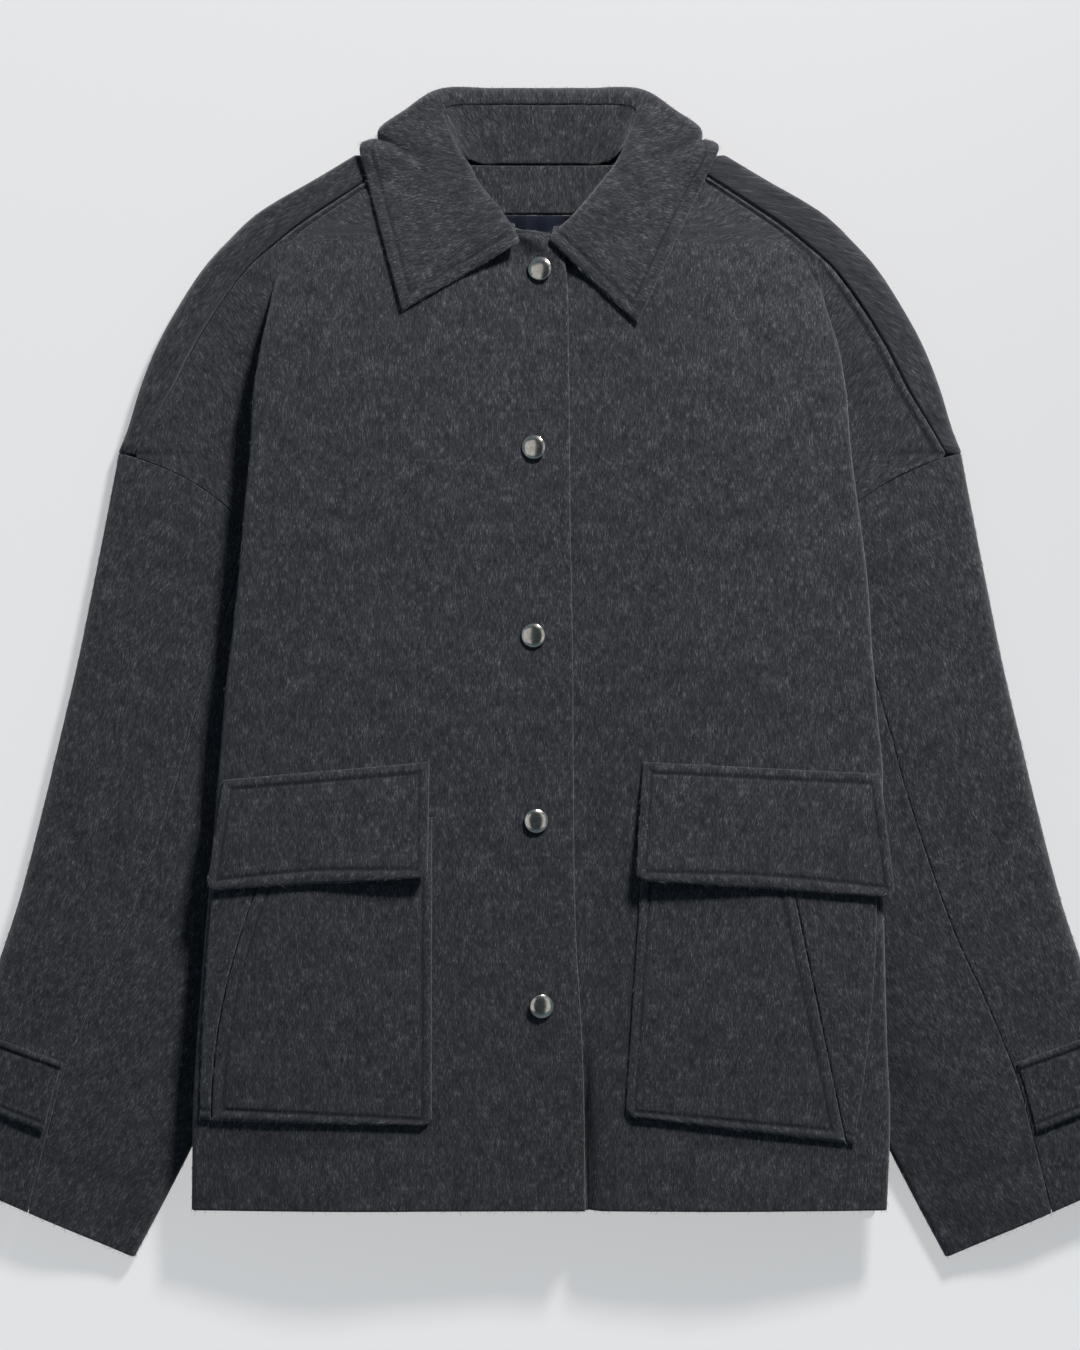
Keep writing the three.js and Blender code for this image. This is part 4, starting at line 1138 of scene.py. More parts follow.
@dataclass(frozen=True)
class Collar:
    """The collar's stand and its leaf, which goes round the shoulder's edge behind the neck."""

    back: tuple[CollarRow, ...] = (
        CollarRow((0, 699.2, 7.2), (0, 738, 12), (0, 677), (0, 749)),
        CollarRow((25, 699.2, 7.2), (30, 738, 12.4), (36, 679), (31, 749)),
        CollarRow((41, 699.6, 7.6), (63, 735, 15), (74, 690), (70, 747.5)),
        CollarRow((50, 703, 10), (61.5, 725, 20), (98, 701), (90, 734.5)),
        CollarRow((55.2, 705.6, 16), (57.3, 712, 24.5), (110, 708.6), (107, 722)),
    )
    right: tuple[CollarRow, ...] = (
        CollarRow((57, 686.6, 20.5), (52, 699, 28.5), (119.6, 708.5)),
        CollarRow((53, 674, 23.5), (44, 688, 31.5), (108.6, 684.5)),
        CollarRow((44, 665.7, 25.5), (35.3, 677, 34), (97.6, 661)),
        CollarRow((33, 658.4, 27), (24.7, 664.5, 36), (86.7, 637.4)),
        CollarRow((20, 656.9, 28.4), (13.5, 653.5, 37.5), (75.7, 613.9)),
        CollarRow((9, 655.2, 29), (6, 646, 38.5), (64.7, 590.3)),
    )
    left: tuple[CollarRow, ...] = (
        CollarRow((57, 686.6, 20.5), (48, 697, 28.5), (120.7, 708.5)),
        CollarRow((53, 674, 23.5), (42.5, 686, 31.5), (115, 685.3)),
        CollarRow((44, 665.7, 26.5), (36, 677, 34.5), (109.2, 663.7)),
        CollarRow((34, 658.6, 29.5), (27.5, 667, 37.5), (103.5, 642)),
        CollarRow((23.5, 658.2, 31.2), (19.6, 655, 40), (97.7, 620.4)),
        CollarRow((17, 657.2, 31.8), (14, 643.5, 41.5), (92, 598.7)),
    )
    roll_radius: float = 3.2
    roll_start: float = 2.5
    turn_top: float = 14.8
    turn_drop: float = 0.4
    stand_gap: float = 0.5
    settle: float = 0.5
    gap: float = 3.6
    welt: float = 8.4
    row_step: float = 2.3
    rim_step: float = 0.7
    stand_rim: tuple[float, ...] = (0.0, 0.012, 0.03, 0.06)
    stand_steps: tuple[float, float, int] = (0.1, 0.9, 14)
    stand_end: tuple[float, ...] = (0.94, 0.97, 0.988, 1.0)
    roll_rim: tuple[float, ...] = (0.0, 0.14, 0.4, 0.8)
    roll_steps: int = 8
    leaf_steps: int = 52
    closer: float = 1.5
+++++
* [Your goal]:
Beginning at the top of the data, extract each line through the line containing "collar's stand and" and return those lines exactly, with nothing added.

* [Task result]:
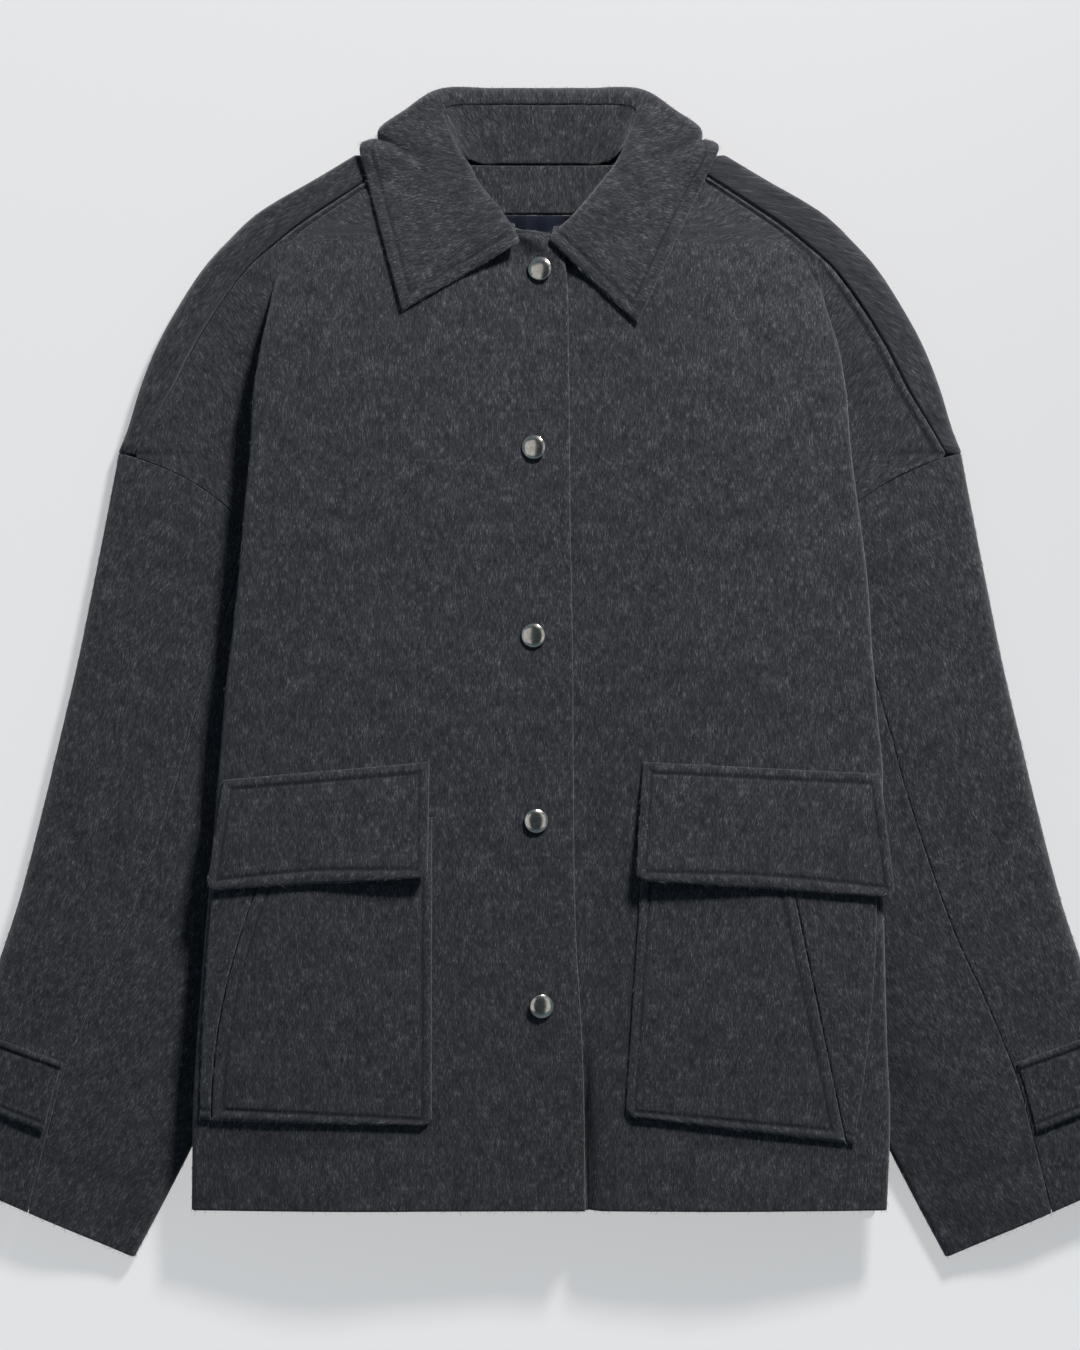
Keep writing the three.js and Blender code for this image. This is part 4, starting at line 1138 of scene.py. More parts follow.
@dataclass(frozen=True)
class Collar:
    """The collar's stand and its leaf, which goes round the shoulder's edge behind the neck."""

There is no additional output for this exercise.